The granite was formed deep underground, beneath a layer of older sedimentary rock. As the mountains formed, this older rock eroded away almost everywhere. Everywhere except the Kaweah Peaks. The rock here is red and black, and is much more brittle and breaks into sharp pieces. In this picture, taken from on top of Mt Kaweah, the surrounding ridges look pretty smooth. Up close they are a maddening expanse of boulders perched precariously to fall on you with the slightest provocation.
Lonely Lake, its
name noted only on the newest series of topo maps, is another
one of my favorite places. I had seen it on the map, and had thought
about going by it for
years before actually doing it. I have never seen anyone else there,
not even a footprint.
But it is actually on a good cross-country route into the Deadman/Cloud
canyon territory.
There is significantly less elevation loss and gain than going by Big
Bird Lake, the other
alternative.
Moose lake was the
destination for my very first cross-country solo backpacking
experience.
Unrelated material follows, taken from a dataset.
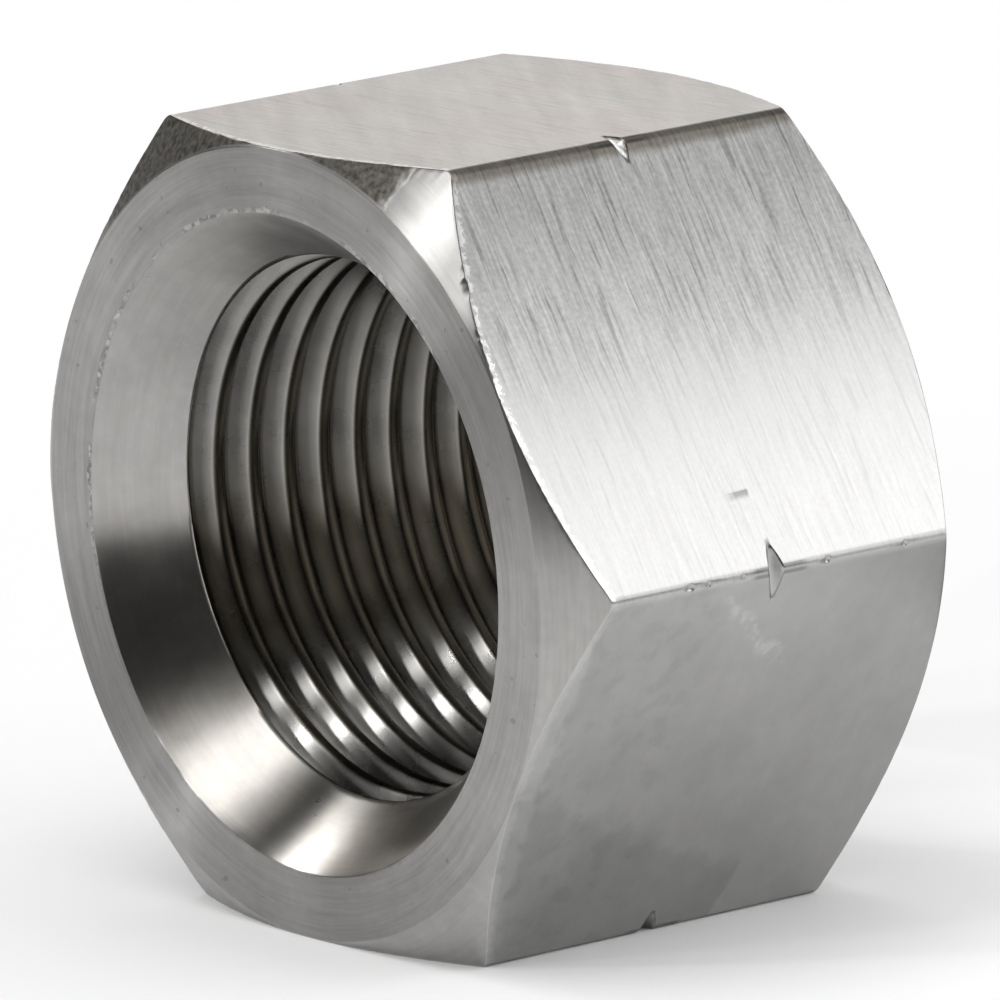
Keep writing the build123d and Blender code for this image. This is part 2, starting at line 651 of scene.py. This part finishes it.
class Steel(Shade):
    """Bare steel whose tool marks all run round the thread axis.

    The highlight is narrow along the marks and wide across them, by the anisotropy, so the
    tangent of the shader lies across the marks: along Y on the flats and along the slope on
    turned faces. Places are in millimetres."""

    def __init__(self, name, anisotropy):
        super().__init__(name)
        coordinates = self.node("TexCoord", {})
        self.place = self.vector("MULTIPLY", coordinates.outputs["Object"], (1 / MM, 1 / MM, 1 / MM))
        self.x, self.y, self.z = self.node("SeparateXYZ", {0: self.place}).outputs
        squares = self.total(self.math("POWER", self.x, 2.0), self.math("POWER", self.z, 2.0))
        self.radius = self.math("SQRT", squares)
        self.normal = self.node("NewGeometry", {}).outputs["Normal"]
        round_axis = self.vector("NORMALIZE", self.vector("CROSS_PRODUCT", (0, 1, 0), self.place))
        self.link(self.vector("CROSS_PRODUCT", self.normal, round_axis), self.shader.inputs["Tangent"])
        self.shader.inputs["Metallic"].default_value = 1
        self.shader.inputs["Anisotropic"].default_value = anisotropy

    def faces(self, direction, low=0.9, high=0.96):
        """1 where the surface faces a direction, as an angle round the axis, and 0 elsewhere."""
        towards = (cos(direction), 0, sin(direction))
        product = self.node("VectorMath", {0: self.normal, 1: towards}, operation="DOT_PRODUCT")
        return self.ease(product.outputs["Value"], low, high)

    def along_marks(self, across, reach, width):
        """A place for noise drawn out round the axis: reach and width of its grains in mm."""
        x = self.math("DIVIDE", self.x, reach)
        z = self.math("DIVIDE", self.z, reach)
        inputs = {0: x, 1: self.math("DIVIDE", across, width), 2: z}
        return self.node("CombineXYZ", inputs).outputs[0]

    def clouds(self, size, detail=2.0):
        """Noise with grains of one size each way."""
        return self.noise(self.vector("DIVIDE", self.place, (size, size, size)), detail)

    def finish(self, colour, brightness, roughness, height, depth):
        """Feeds the shader; height is in units of depth, which is in millimetres."""
        self.link(self.brighter(colour, brightness), self.shader.inputs["Base Color"])
        self.link(roughness, self.shader.inputs["Roughness"])
        bump = self.node("Bump", {"Strength": 1.0, "Distance": depth * MM, "Height": height})
        self.link(bump.outputs["Normal"], self.shader.inputs["Normal"])
        return self.material


def flat_steel():
    """The six flats of the drawn bar, scratched square to the thread axis."""
    steel = Steel("steel_flats", anisotropy=0.8)
    top = steel.faces(pi / 2)
    lower = steel.faces(-pi / 6)
    up_bright = steel.total(steel.product(steel.x, -0.5), steel.product(steel.z, cos(pi / 6)))
    clouds = steel.clouds(2.6, 3.0)
    marks, height = scratches_of_flats(steel, up_bright, top, lower)
    slanted = steel.total(steel.y, steel.product(steel.x, 0.6))
    streaks = steel.total(steel.noise(steel.along_marks(slanted, 6.0, 0.9), 2.0), -0.5)
    # Painted shade: darker towards the back, high on the bright flat and on the flat above it
    painted_corner_shade = steel.product(steel.ease(steel.y, 2.0, 8.0), steel.ease(up_bright, 3.0, 7.0))
    shade = steel.total(
        0.84,
        steel.product(clouds, 0.28),
        marks,
        steel.product(top, streaks, 0.4),
        edge_of_flats(steel),
        steel.product(painted_corner_shade, -0.08),
    )
    shade = steel.product(shade, lower_flat_stains_and_shade(steel, lower), painted_shade_beside_marks(steel))
    roughness = steel.total(0.25, steel.product(clouds, 0.1))
    colour = colour_of_flats(steel, up_bright, top, clouds)
    return steel.finish(colour, shade, roughness, height, scratch_depth)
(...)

It is only a few miles from the end of the trail at Pear
Lake, and the route
is described in the popular trail guides. I think more people come
cross-country than get
there by the trail. When I was younger I could get to Moose Lake and
beyond on the first
hiking day. Now I stop short of it on my first day. It is one
undeniable sign that I am no
longer as strong as I once was.
Rae Lakes is one of the most popular and heavily-traveled areas in
Kings Canyon. I had
avoided it for 20 years. But one time I had to alter my original plans
because I could not
make it over a pass I had planned to cross, and so I decided to do Rae
Lakes. They were as
spectacular as anything I have ever seen. I sat in the pass just
looking down on them,
taking in their breathtaking beauty. Alas, we passed at least two dozen
campsites, each
taken by one or two parties. At last we found an empty spot to put up
our tent, just
before a tremendous storm dumped a few inches of sleet on us.